You need details for a book. You need an understanding of the ambience, of the way the landscape, the profession, the world your characters live in affect who they are.

Some, of course, you can do in books, newspapers, magazines, interviews with experts. But sometimes you need to be on the spot. You need to see things through your own eyes, experience the setting and the life first hand.

And in my case 11 years ago, it entailed going to bull-riding school.

The school was held over Presidents' Day weekend in Helena, Montana. It was taught by Brett Leffew using the methods his father, Gary, had developed in his own successful career and which he then passed on to others in courses taught both at his California ranch and in various other venues around the country.

It was three days in a world quite different from my own. It was also one of the high points in my writing career. I loved it.

I knew rodeo and roughstock riding marginally in my childhood. My stepdad's brother competed in local rodeos. But I didn't live with it. But seeing it up-close-and-personal for 3 days was a wonderful experience. One of the joys of being a writer is being allowed into all sorts of different lives. Bull-riding school was one of them.

Those three days only added to the vast respect for the young men who pitted their strength and determination and know-how against animals who were so much bigger, stronger and equally determined not to be ridden. Watching them pick themselves up time after time and learn from their mistakes, intent and determined even as they limped a little more slowly up the steps to the classroom between rides, taught me as much about their character as it did about the mechanics of riding a bull.

It got me right inside my own character's head. Not every man finds it worthwhile to attempt to ride a bull. So who does? And what does it tell you about him?

It told me a lot. It gave me pieces of the story I would not have had if I'd done my research only from books or even the ProRodeo Sports News. It gave me an inside view of the bullrider's world.

And Matt Owen's comment and thinking about what bullriding school meant to me -- and to my book -- made me resolve to get to Ireland. I need to see it first-hand. I need to know what Flynn's drafty castle was like, what it felt like for him growing up there, why he was so desperate to leave. I know a bit of that. I am sure I will know more after I come back.

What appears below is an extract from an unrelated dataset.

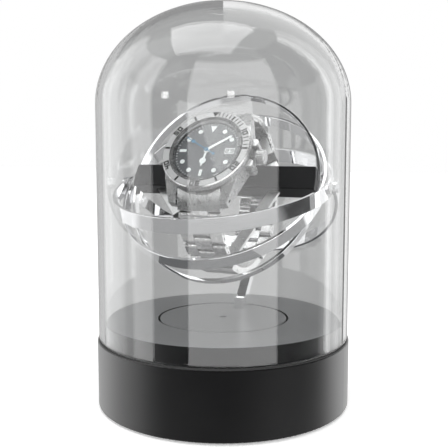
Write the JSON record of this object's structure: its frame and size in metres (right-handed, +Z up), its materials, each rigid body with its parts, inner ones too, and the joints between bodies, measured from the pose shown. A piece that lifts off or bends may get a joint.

I may have most of the book written in first-draft before I go. All well and good. It's the deepening, the texturing, the 'reality' that the trip will give me -- and Flynn. It will give Sara something too -- a sense of wonder, the chance to see Ireland for the first time just as I will (apart from the airport, that is!).

And there will be that 'driving on the left' experience, too. Ye gods. Well, I did it in New Zealand and lived to tell about it. I just hope the Irish will live to tell about it, too, with me on their roads. I'd take a train but somehow they don't seem to go to castles.

I can't imagine why.

2 Comments:

Blogger Anna Campbell said...

Anne, isn't it true about walking where you characters walk? Love the bull riding story.

With Claiming the Courtesan, I'd just come back from four months in the UK, a lot of it spent on the west coast of Scotland where the bulk of my story takes place (also one of the most beautiful places on earth, but that's beside the point). I'd lived in the UK for two years in the mid-80s and been back since but this was four months of scouting locations which somehow gave me a different insight. I think then when I sat down to write about where my characters were and what they were doing, my writing sounded confident because I knew the place so well. I didn't overload the book with lyrical descriptions of landscape - although I definitely could have! But I think my familiarity with the setting made a real difference to the finished product.

Happy New Year!!

29 December, 2006  
Blogger Anne McAllister said...

Yes, absolutely true, Anna. The difference between you and me, though, is that I don't think I could come up with a lyrical description of anything to save my life, particularly not landscape. I have to remind myself to set a scene because I see it well enough in my head, but describing it is like pulling teeth. Not only am I not visual, when it comes to description, I'm not verbal, either!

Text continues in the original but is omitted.